Es tiempo de afrontar la verdad.
10 de marzo de 2013
Hoy el concepto de democracia, tal como se observa su
aplicación en la sociedad, aparece con toda la luminosidad de una promesa
falsa. Libertad, justicia, prosperidad, como vértices del triángulo al que se
esperaba que la historia política le diese forma, más parecen agujeros de la
inminente destrucción de la pirámide social que ideales en los cuales la
confianza popular pudiera hallar su guía
y fundamento.
Toda ideología es apariencia mientras no se trabaje en su
realización y para hacerla real no hay camino diferente a la confrontación con
las realidades sociales. Ya el capitalismo agotó sus disfraces y la opresión de
los pueblos no tiene forma de ocultarse a los ojos de un mundo que cada día se
muestra más enfermo y escéptico.
Aunque los humanos
por su naturaleza social y con el fin de conseguir los beneficios de la
comunidad renuncien a muchos derechos y privilegios no siempre toleran las
situaciones donde la indignidad y humillaciones son manifiestas. Este fue el
pensamiento que sirvió a Maquiavelo para justificar la existencia de las
dictaduras. La democracia se alimenta de la justicia distributiva y los gobiernos
dictatoriales de los abusos de los monopolios económicos.
Con el pasar de las horas la comprensión de los procesos
económicos se torna más superficial y avasalladora. Superficial porque a los
dueños del capital no les interesa la veracidad de sus intenciones y mucho
menos las consecuencias nefastas de la concentración de la riqueza en tan pocas
manos. Avasalladora porque la crisis que comienza como onda concéntrica simple en la mitad del lago humano se va
extendiendo en forma violenta por todos los rincones de los países y
continentes.
Los destinos históricos de las sociedades son trazados
por las ingobernables pasiones violentas de los pueblos que se levantan para
protestar contra los atropellos de las burguesías o de sus defensores amparados
en la autoridad y legitimidad del gobierno. Pero no todo lo legal es justo y no
toda prohibición se acata y obedece.
Nada más peligroso que la soberanía popular convertida en
fatal determinación de venganza en la insana lucha de clases. En ese afán por
reivindicar la igualdad, los pueblos se deshumanizan y entre los ríos de sangre
buscan de nuevo los derroteros que les den pan y seguridad. Así los ricos
pierden sus privilegios y los pobres hallan nuevos líderes entre los de su
clase que más tarde convierten en sus ídolos.

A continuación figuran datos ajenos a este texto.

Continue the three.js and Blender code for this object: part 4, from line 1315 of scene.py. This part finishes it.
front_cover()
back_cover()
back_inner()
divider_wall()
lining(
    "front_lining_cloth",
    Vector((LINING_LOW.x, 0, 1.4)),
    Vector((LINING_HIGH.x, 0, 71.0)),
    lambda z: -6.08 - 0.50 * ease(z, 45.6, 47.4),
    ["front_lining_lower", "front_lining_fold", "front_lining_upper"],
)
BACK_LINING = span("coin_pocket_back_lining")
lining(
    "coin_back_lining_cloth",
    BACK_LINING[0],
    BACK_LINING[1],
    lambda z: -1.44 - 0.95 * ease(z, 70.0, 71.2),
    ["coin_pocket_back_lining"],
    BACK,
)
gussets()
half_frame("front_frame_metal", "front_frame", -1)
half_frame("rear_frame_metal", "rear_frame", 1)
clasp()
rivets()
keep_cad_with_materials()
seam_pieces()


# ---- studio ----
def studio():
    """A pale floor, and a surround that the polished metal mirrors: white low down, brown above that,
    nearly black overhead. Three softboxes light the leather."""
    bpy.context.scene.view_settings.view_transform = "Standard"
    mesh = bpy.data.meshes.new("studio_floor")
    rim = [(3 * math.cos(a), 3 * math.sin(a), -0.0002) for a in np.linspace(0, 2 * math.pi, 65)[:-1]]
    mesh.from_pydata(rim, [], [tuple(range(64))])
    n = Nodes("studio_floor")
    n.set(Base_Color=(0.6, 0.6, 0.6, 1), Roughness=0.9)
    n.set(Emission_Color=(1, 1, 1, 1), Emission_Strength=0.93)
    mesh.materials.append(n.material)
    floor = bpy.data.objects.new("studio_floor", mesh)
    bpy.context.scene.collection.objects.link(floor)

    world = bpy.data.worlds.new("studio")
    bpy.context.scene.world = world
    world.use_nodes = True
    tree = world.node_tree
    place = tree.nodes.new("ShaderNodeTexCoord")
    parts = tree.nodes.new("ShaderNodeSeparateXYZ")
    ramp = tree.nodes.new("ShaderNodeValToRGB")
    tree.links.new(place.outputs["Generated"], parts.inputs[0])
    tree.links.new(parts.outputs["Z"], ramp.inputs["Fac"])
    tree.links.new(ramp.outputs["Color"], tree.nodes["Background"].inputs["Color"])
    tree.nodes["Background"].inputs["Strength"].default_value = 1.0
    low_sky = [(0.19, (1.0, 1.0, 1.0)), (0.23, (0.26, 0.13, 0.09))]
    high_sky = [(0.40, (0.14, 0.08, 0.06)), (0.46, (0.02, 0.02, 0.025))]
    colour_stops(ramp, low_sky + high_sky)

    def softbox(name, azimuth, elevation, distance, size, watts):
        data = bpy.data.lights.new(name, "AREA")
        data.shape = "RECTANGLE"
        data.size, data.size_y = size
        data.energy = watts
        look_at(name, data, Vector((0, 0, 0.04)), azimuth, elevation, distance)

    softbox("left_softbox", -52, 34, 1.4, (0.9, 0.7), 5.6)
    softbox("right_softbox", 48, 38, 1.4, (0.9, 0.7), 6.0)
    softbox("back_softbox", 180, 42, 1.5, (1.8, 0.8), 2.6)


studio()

Todo esto como consecuencia de que a los dueños del
capital sólo les anima la codicia y para conseguir su propósito se olvidan de
fomentar las fuentes de empleo e
impulsan todos los adelantos tecnológicos
que puedan suprimir puestos de trabajo para engrosar los guarismos de
sus ganancias.
Es hora de aceptar – si no queremos llegar a la hecatombe
- que la verdadera justicia no puede crearse por la fuerza y la efectividad de
las armas sino por la solidaria distribución de la riqueza. La libertad no
puede confundirse con el destino histórico y describirlo como la imposición de
leyes de unos seres humanos más astutos a otros más dóciles o sumisos. La
prosperidad no es el aumento y
cualificación de las mercancías sino el pleno desarrollo de la persona humana
en igualdad de condiciones frente a la ley y la economía.
El destino humano es promisorio cuando se consigue que
los pueblos dominen el miedo a la inestabilidad causado por los vaivenes del
mercado y el capital no tenga como único fin el atesoramiento sino una
verdadera función social que disminuya los índices de miseria y desempleo.